Actual Positive Economic Impact
If 28,000 acres of mustard green manures are used to replace the metam sodium fumigant treatment, then potato farmers would save from $1.4 – 3.0 million dollars annually, depending on the production costs of the mustard crop and the amount of nitrogen cycled to the following potato crop. This replacement of fumigant will happen more slowly than the adoption of the mustard green manures, most likely after the project is over. Nonetheless, if we feel that a significant number of potato growers are replacing their fumigant with mustard green manures, we will conduct a survey to estimate this impact.
Soil sampling: soil samples were taken in May from 12 locations representing three conditions: fields receiving mustard green manures, neighbor fields not receiving green manures, neighboring native soils.

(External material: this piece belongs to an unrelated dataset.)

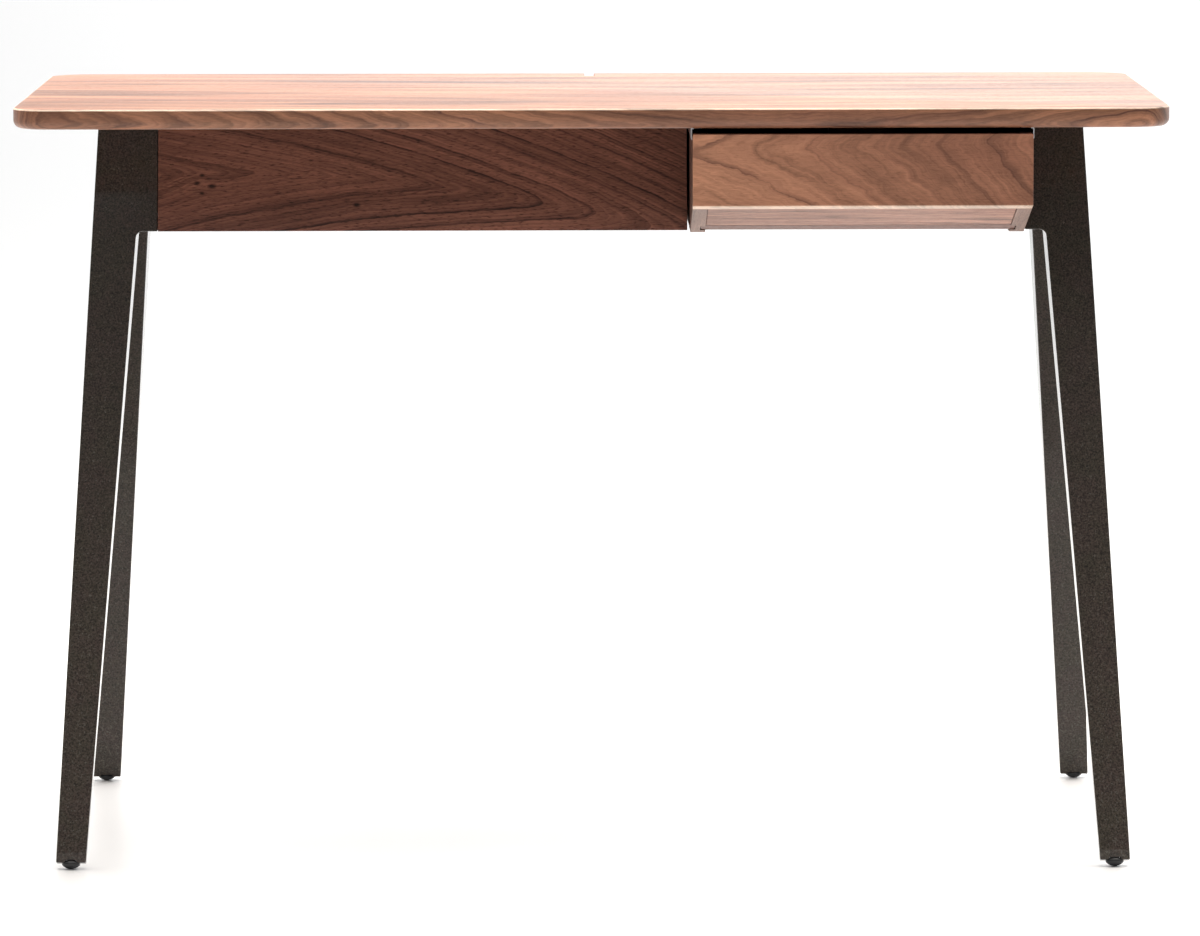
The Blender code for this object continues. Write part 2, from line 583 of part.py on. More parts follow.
# ---------------------------------------------------------------- assembly
def main():
    clear_scene()
    top_walnut = make_material("oiled_walnut_top", (0.30, 0.16, 0.10), 0.45)
    dark_walnut = make_material("dark_walnut", (0.10, 0.050, 0.033), 0.5)
    warm_walnut = make_material("warm_walnut", (0.26, 0.13, 0.075), 0.45)
    light_walnut = make_material("light_walnut", (0.38, 0.24, 0.19), 0.55)
    iron = make_material("textured_black_iron", (0.028, 0.026, 0.024), 0.6, 0.4)
    zinc = make_material("zinc_plated_steel", (0.55, 0.55, 0.56), 0.35, 1.0)
    rubber = make_material("black_glide_plastic", (0.015, 0.015, 0.016), 0.5)

    top = build_top(top_walnut)
    for side, sx in (("left", -1), ("right", 1)):
        for end, sy in (("front", -1), ("back", 1)):
            corner_name = "%s_%s" % (end, side)
            build_leg(corner_name + "_leg", sx, sy, iron)
            build_glide(corner_name, sx, sy, rubber, zinc)
        build_leg_joiners(side, sx, top, iron, zinc)
    front, back = build_frame(dark_walnut)
    build_clips(front, back, top, zinc)
    build_drawer(warm_walnut, light_walnut)
    build_runner("left", 1, DRAWER_LEFT, top, zinc)
    build_runner("right", -1, DRAWER_RIGHT, top, zinc)
    build_stop(top, dark_walnut, zinc)


main()
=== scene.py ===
"""Finished look of the walnut writing desk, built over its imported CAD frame.

Metres, +Z up, +Y to the back; the origin is on the floor under the middle of the top.
"""
import math

import bmesh
import bpy
from mathutils import Matrix, Vector


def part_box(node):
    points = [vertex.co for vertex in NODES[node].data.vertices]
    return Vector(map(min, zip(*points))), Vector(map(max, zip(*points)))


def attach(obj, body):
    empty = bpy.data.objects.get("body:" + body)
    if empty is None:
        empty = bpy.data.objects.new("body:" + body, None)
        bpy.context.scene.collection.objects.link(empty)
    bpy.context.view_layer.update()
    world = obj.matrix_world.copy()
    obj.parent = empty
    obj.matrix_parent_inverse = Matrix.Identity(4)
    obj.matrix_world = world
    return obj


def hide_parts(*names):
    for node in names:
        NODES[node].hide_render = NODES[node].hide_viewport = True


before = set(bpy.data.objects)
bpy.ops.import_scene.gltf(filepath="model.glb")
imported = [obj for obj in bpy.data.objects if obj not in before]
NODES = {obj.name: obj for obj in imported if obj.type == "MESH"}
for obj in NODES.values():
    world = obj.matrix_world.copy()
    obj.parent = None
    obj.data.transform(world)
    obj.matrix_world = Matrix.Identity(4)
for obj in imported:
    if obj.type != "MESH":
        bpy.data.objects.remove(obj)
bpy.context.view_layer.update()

# ---------------------------------------------------------------- shader building


class Paint:
    """One procedural material, built node by node."""

    def __init__(self, name):
        self.material = bpy.data.materials.new(name)
        self.material.use_nodes = True
        self.tree = self.material.node_tree
        self.shader = self.tree.nodes["Principled BSDF"]
        coordinates = self.tree.nodes.new("ShaderNodeTexCoord")
        self.position = coordinates.outputs["Object"]
        self.normal = coordinates.outputs["Normal"]

    def put(self, socket, value):
        """Links a socket, or sets a constant, on an input."""
        if isinstance(value, bpy.types.NodeSocket):
            self.tree.links.new(value, socket)
        elif value is not None:
            socket.default_value = value

    def node(self, kind, inputs=(), **settings):
        """Adds a shader node, with its settings and its inputs by name."""
        made = self.tree.nodes.new("ShaderNode" + kind)
        for key, value in settings.items():
            setattr(made, key, value)
        for key, value in dict(inputs).items():
            self.put(made.inputs[key], value)
        return made

    def math(self, operation, a, b=None, c=None, clamp=False):
        made = self.node("Math", operation=operation, use_clamp=clamp)
        for socket, value in zip(made.inputs, (a, b, c)):
            self.put(socket, value)
        return made.outputs[0]

    def vector(self, operation, a, b=None):
        made = self.node("VectorMath", operation=operation)
        for socket, value in zip(made.inputs, (a, b)):
            self.put(socket, value)
        return made.outputs[0]

    def join(self, x, y, z):
        return self.node("CombineXYZ", {"X": x, "Y": y, "Z": z}).outputs[0]

    def noise(self, place, stretch, detail=3.0, roughness=0.5, distortion=0.0):
        """Noise whose cells are 1 / stretch metres along each axis."""
        scaled = self.vector("MULTIPLY", place, stretch)
        made = self.node("TexNoise", {"Vector": scaled, "Scale": 1.0, "Detail": detail,
                                      "Roughness": roughness, "Distortion": distortion})
        return made.outputs["Fac"]

    def ramp(self, value, stops):
        """A curve through (position, grey or colour) stops."""
        made = self.node("ValToRGB", {"Fac": value})
        band = made.color_ramp
        while len(band.elements) < len(stops):
            band.elements.new(0.5)
        for element, (place, shade) in zip(band.elements, stops):
            element.position = place
            grey = (shade, shade, shade, 1.0)
            element.color = grey if isinstance(shade, (int, float)) else (*shade, 1.0)
        return made.outputs["Color"]

    def mix(self, amount, a, b):
        """Colour a turning into colour b as amount goes from 0 to 1."""
        made = self.node("Mix", data_type="RGBA", clamp_factor=True)
        self.put(made.inputs["Factor"], amount)
        for label, value in (("A", a), ("B", b)):
            socket = [item for item in made.inputs
                      if item.name == label and item.type == "RGBA"][0]
            self.put(socket, (*value, 1.0) if isinstance(value, tuple) else value)
        return [item for item in made.outputs if item.type == "RGBA"][0]

    def scale_colour(self, colour, factor):
        """A colour made lighter or darker."""
        made = self.node("VectorMath", operation="SCALE")
        self.put(made.inputs[0], colour)
        self.put(made.inputs["Scale"], factor)
        return made.outputs[0]

    def bump(self, height, distance, strength):
        made = self.node("Bump", {"Height": height, "Distance": distance, "Strength": strength})
        return made.outputs["Normal"]

    def finish(self, **inputs):
        """Sets the shader's inputs and gives back the finished material."""
        names = {"colour": "Base Color", "roughness": "Roughness", "metal": "Metallic",
                 "normal": "Normal", "coat": "Coat Weight", "coat_roughness": "Coat Roughness",
                 "gloss": "Specular IOR Level"}
        for key, value in inputs.items():
            self.put(self.shader.inputs[names[key]], value)
        return self.material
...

These soils were tested for Zn, Mn, CEC, pH, organic matter, soil texture, and fluoride levels. These results were analyzed for trends and differences which led to a second round of soil sampling and testing in late summer. We took samples from five fields that were being planted to mustard green manures before 2005 potatoes, where the farmer cooperators had agreed to apply a fumigant treatment on only a portion of the field. The soil samples from these fields were tested for soil organic matter, pH, soil texture, nematode counts (for Pratylenchus sp.), active C, soil stability, soil respiration, and levels of Verticillium dahliae. After next year’s potato harvest, we will try to correlate these measurements to either success or failure of the mustard green manures to produce potato yields equal to those produced with fumigant. This work will also be repeated next year in other fields.
We conducted a variety trial of 18 varieties of two mustard species and another trial comparing six non-mustard Brassica crops. We compared the varieties biomass production and also monitored when they began flowering. Biomass results for the mustard can be found at
http://www.grant-adams.wsu.edu/agriculture/covercrops/green_manures/variety.htm and results of the other Brassica species may be requested by sending an email to email@example.com.
Samples of all the mustard varieties were taken and sent to a laboratory for analysis of glucosinolate concentrations. This work has not been completed.
The results of the variety trial, past research, and basic principles were disseminated to farmers and crop consultants at a Mustard Green Manure field day held Oct. 26th. Handouts from this event can be found at:
The field day was attended by approx. 45 people.
A website developed to disseminate information on mustard green manures received over 16,000 hits in 2004 through November. Mustard green manure publications were downloaded about 3,100 times in the same period. Through direct contact by presentations or posters, 1,324 people were made aware of the benefits and uses of mustard green manures. The results of this work were published in the Australian newsletter, Biofumigation Update, and in Potato Progress, the grower newsletter of the Washington State Potato Commission.
Impacts and Contributions/Outcomes
The use of mustard green manures has increased from 1,800 acres in 1999 to 20,630 acres in 2003. A majority of these acres will be planted to potatoes in 2005. Although I know of at least five large farming operations that are not using the fumigant metam sodium on their field receiving mustard green manures, it is difficult to estimate the acres on which this is occurring. If farmers replaced the fumigant metam sodium on all of these acres, farmers would save over $1.3 million (~$66 per acre) while improving the quality of their soil. The growers using green manures on these acres should begin to see improvements in their soil quality, their ability to manage soil-borne pests, and eventually increased profits.